In any case, he has happily cast off the burden of leadership
So often and unwisely fixed upon our martial heroes,
Content to appear at parades and other events of state,
Answering the roar of the mob in an almost authentic manner
(Though just barely perceptibly less so each year),
Living testament to the notion
That it is easier to be lionized than to live as the lion.
I had convinced myself that a two-headed regime
Would be perfectly workable,
That I could be the yin to the yang
Of my erstwhile alloy colleague
(The intoxicant of power
So dulling my senses that I could believe such nonsense),
The contemplative man of thought acting as a counterweight
To the fiery man of action, the man of the blade.
I had somehow presupposed
(Such was the vastness of my delusion)
That my old brother-in-arms would defer
To the appeal of painstaking analysis and meticulous planning;
It was if I had forgotten that, provided with the genie-like largesse
Of the acquisition of anything he desired, he’d asked for a heart,
As if there wasn’t enough sturm und drang taking place
In that miniature steam boiler of a chest!
While I had buried myself in charts and task-force reports,
He had enmeshed himself in consolidating power.
When his yeomen, huge-hatted and well-armed
Came to my suite of offices to place me under arrest,
I was, at my core, not particularly surprised.

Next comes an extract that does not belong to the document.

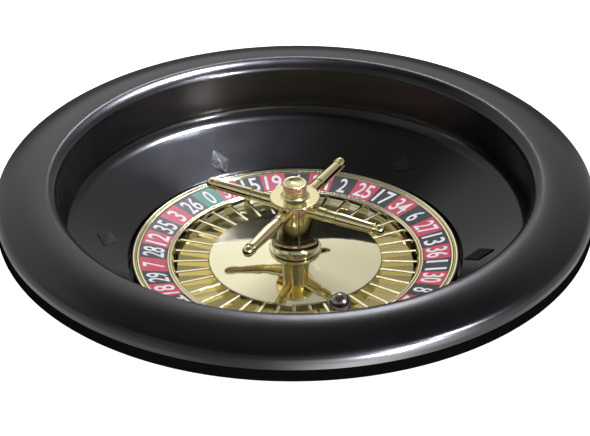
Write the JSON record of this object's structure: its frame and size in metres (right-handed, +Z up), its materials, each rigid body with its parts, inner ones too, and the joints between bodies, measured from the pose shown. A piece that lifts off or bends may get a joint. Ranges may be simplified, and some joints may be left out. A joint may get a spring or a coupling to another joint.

To parrot the line of so many of those who have shared a fate
Much worse than my own,
I am well treated by my caretakers-***-captors;
My living quarters are comfortable enough,
And I can read, write, and research at my leisure,
Provided I don’t attempt to transmit any of it
To the outside world.
Beyond the boundaries of this small compound,
I am a non-person; neither my name nor image
Has appeared in the pages of the Daily Ozmapolitan
For several years now, and it is whispered
(With the full knowledge and abetment of the current elite)
That I am, in fact, gravely ill if not dead.
I could, I suppose, rage against my confinement,
Shout my grievances and pronouncements against autocracy
To the heavens, but my cottage and the outbuildings
Lie in a thickly forested place, and it has not escaped my notice
That all of these structures are built entirely from wood.
No matter, then; I am the victim, first and last,
Of my own foolishness, my own inability
To resist the nectar of power, the ambrosia of command.
I, of all people, believing the road could run both ways!